WHAT YOU HAVE TO DO —
Copy every line that mentions the word "object".

____________

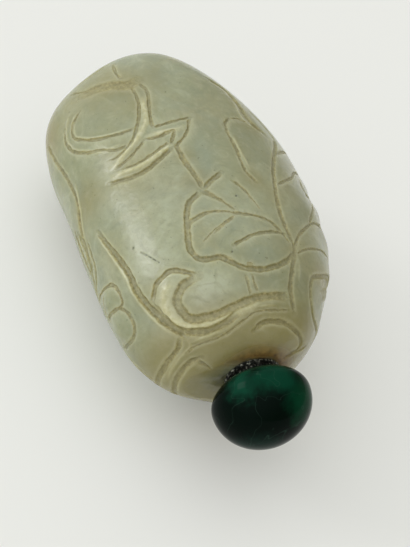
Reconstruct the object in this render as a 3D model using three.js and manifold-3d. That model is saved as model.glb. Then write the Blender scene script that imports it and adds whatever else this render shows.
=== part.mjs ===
// A carved jade snuff bottle of pebble form, lying on its back with its stopper in.
// Millimetres, +Z up. The bottle's long axis runs along Y: mouth and stopper at -Y, foot at +Y.
// The carving is made by cutting channels into a smooth pebble that has a few low swellings.
import * as THREE from 'three';
import { mergeVertices } from 'three/addons/utils/BufferGeometryUtils.js';
import Module from 'manifold-3d';

const wasm = await Module();
wasm.setup();

// ---- driving dimensions -------------------------------------------------------------------
const pebble = {
  width: 42, // left to right, along X
  front: 15.5, // its depth before the long axis, along Z
  back: 15.85, // and behind it
  length: 62.5, // mouth to foot, along Y, before the two ends are ground flat
  widest: 9, // the widest station, this far from mid-length towards the foot
  lean: 2.8, // the mouth sits this far to +X of the middle, the foot as far to -X
  belly: 2.4, // the middle of the body bows this far to +X
  frontRound: 2.0, // superellipse exponent of the cross section, front half
  backRound: 1.9, // and back half
};
// superellipse exponents of the four outlines: higher is squarer
const shoulderSquareness = { left: 3.0, right: 2.1, front: 3.05, back: 3.05 };
const footSquareness = { left: 2.3, right: 1.9, front: 4.6, back: 3.2 };

const backFlat = 0.6; // ground off the back, so that the bottle lies still
const lipFlat = 0.7; // ground off the mouth end, where the collar sits
const footFlat = 0.6; // ground off the other end, the plain oval foot

const wall = 4.6; // from the smooth pebble to the hollow
const mouthRadius = 3;
const mouthHeight = 1; // the mouth's axis above the pebble's own middle

const cap = { radius: 7.5, front: 6.6, back: 3.35, seat: 4.4 };
const collar = { radius: 4.3, height: 1.6, edge: 0.25 };
const cork = { radius: 2.7, length: 8, taper: 0.25 };

const middle = { x: -1.46, y: 5.725 }; // moves the finished object over its origin

// channel sizes: half-width, depth and half-width of the floor
const broad = { half: 0.8, deep: 0.45, floor: 0.4 };
const medium = { half: 0.6, deep: 0.36, floor: 0 };
const fine = { half: 0.42, deep: 0.28, floor: 0 };
const sunk = { half: 0.9, deep: 0.95, floor: 0.3 }; // still there when the back is ground flat
const endShare = 0.35; // a channel runs out to this share of its breadth and depth
const gougeStep = 3.3; // length of one step along a channel
const gougeLift = 0.12; // the cutter's sides start this far above the stone
const gougeTop = 1.6; // and its ridge stands this high

// how finely the round forms are divided
const bodyDetail = 9; // of the icosahedron that the pebble is spread over
const hollowDetail = 4; // and of the one for the hollow
const ringSteps = 12;
const boreSides = 32;
const turnedSides = 40;
const capSteps = 10;

// where the body's own middle and its two ground ends come to lie
const axisZ = pebble.back - backFlat;
const mouthX = pebble.lean;
const mouthZ = axisZ + mouthHeight;
const lipY = lipFlat - pebble.length / 2;
const footY = pebble.length / 2 - footFlat;

// ---- the smooth pebble ----------------------------------------------------------------------
// Half-breadth of an outline at a share t of the way from its widest station to its end.
const outline = (t, squareness) => Math.max(1 - t ** squareness, 0) ** (1 / squareness);

// The pebble's surface in the direction d, a unit vector, with its wall cut back by inset.
function pebblePoint(d, inset = 0) {
  const half = pebble.length / 2 - inset;
  const t = Math.abs(d.y);
  const squareness = d.y < 0 ? shoulderSquareness : footSquareness;
  const y = pebble.widest + d.y * (half - Math.sign(d.y) * pebble.widest);
  const round = 2 / (d.z > 0 ? pebble.frontRound : pebble.backRound);
  const ring = Math.hypot(d.x, d.z) || 1;
  const across = Math.sign(d.x) * (Math.abs(d.x) / ring) ** round;
  const up = Math.sign(d.z) * (Math.abs(d.z) / ring) ** round;
  const depth = d.z < 0 ? pebble.back : pebble.front;
  const station = y / (pebble.length / 2);
  const spine = -pebble.lean * station + pebble.belly * (1 - station ** 2);
  return new THREE.Vector3(
    spine + across * (pebble.width / 2 - inset) * outline(t, squareness[d.x < 0 ? 'left' : 'right']),
    y,
    axisZ + up * (depth - inset) * outline(t, squareness[d.z < 0 ? 'back' : 'front']),
  );
}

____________

THE RESPONSE —
Reconstruct the object in this render as a 3D model using three.js and manifold-3d. That model is saved as model.glb. Then write the Blender scene script that imports it and adds whatever else this render shows.
const middle = { x: -1.46, y: 5.725 }; // moves the finished object over its origin